I get the general vibe from most in the branch that the feeling is mutual to some extent — we do our very best to take care of one another. We place an emphasis on supporting one another in any way that we can, which has the effect of modeling these behaviors as social norms for new members, perpetuating this culture further. Being a hardened union militant doesn’t (and shouldn’t) preclude being a lover — especially in the case of our Fellow Workers.

For all her bizarre and downright nonsensical positions, Marianne Williamson is actually kind of right about this — capitalism has bred an utter loathing of life in each of us. It is part of our struggle against the capitalist system to find that joy again — to love and be loved. If anything, it drives the wealthy nuts to know that we can be happy without their greed and money. It makes them absolutely sick; our potential for happiness in spite of the various forms of oppression we experience is an existential threat to the upper class precisely because it invalidates their entire world view.

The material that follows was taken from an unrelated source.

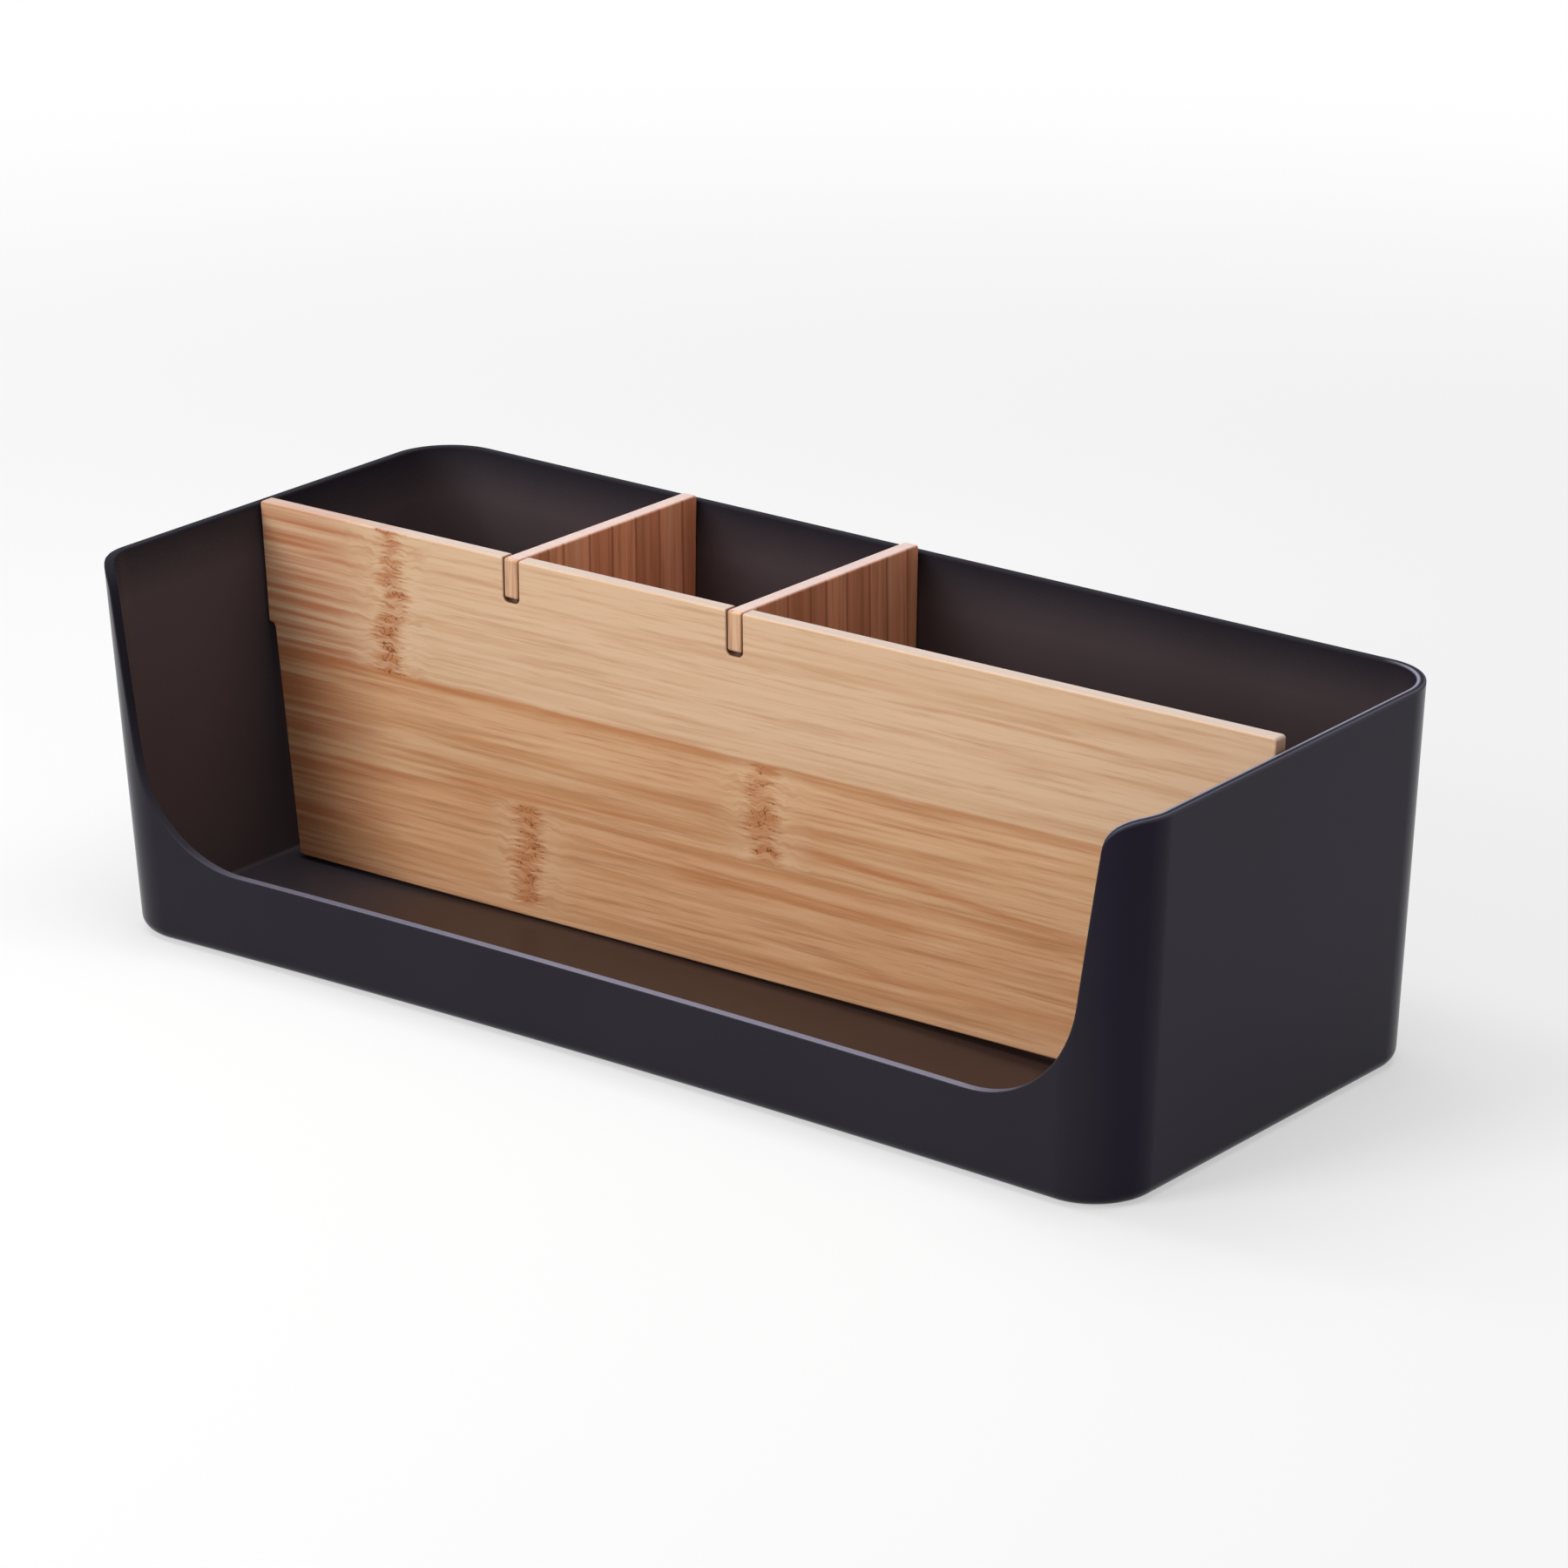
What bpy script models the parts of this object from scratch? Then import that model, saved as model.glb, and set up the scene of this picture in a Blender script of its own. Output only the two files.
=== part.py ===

In closing, I hope this reflection can serve as a sort of springboard for branches looking to try some new things that may aid base building efforts and, thus, branch building. I am no expert in union building and am just now rounding my third year in the IWW, but I do know that we have achieved some degree of success and that the suggestions made in this piece are accurate representations of what led us to this point. I encourage others to try versions of the ideas that worked for us, but urge a need to reflect on how to best alter these suggestions to fit the needs of you community and branch. I also must underscore how important I believe the culture of care to be at the branch and union-wide level. If we can begin to make the IWW a space of healing on the inside it will be transformed into a fierce machine on the outside, one fueled by collective dreams of the world we wish to build.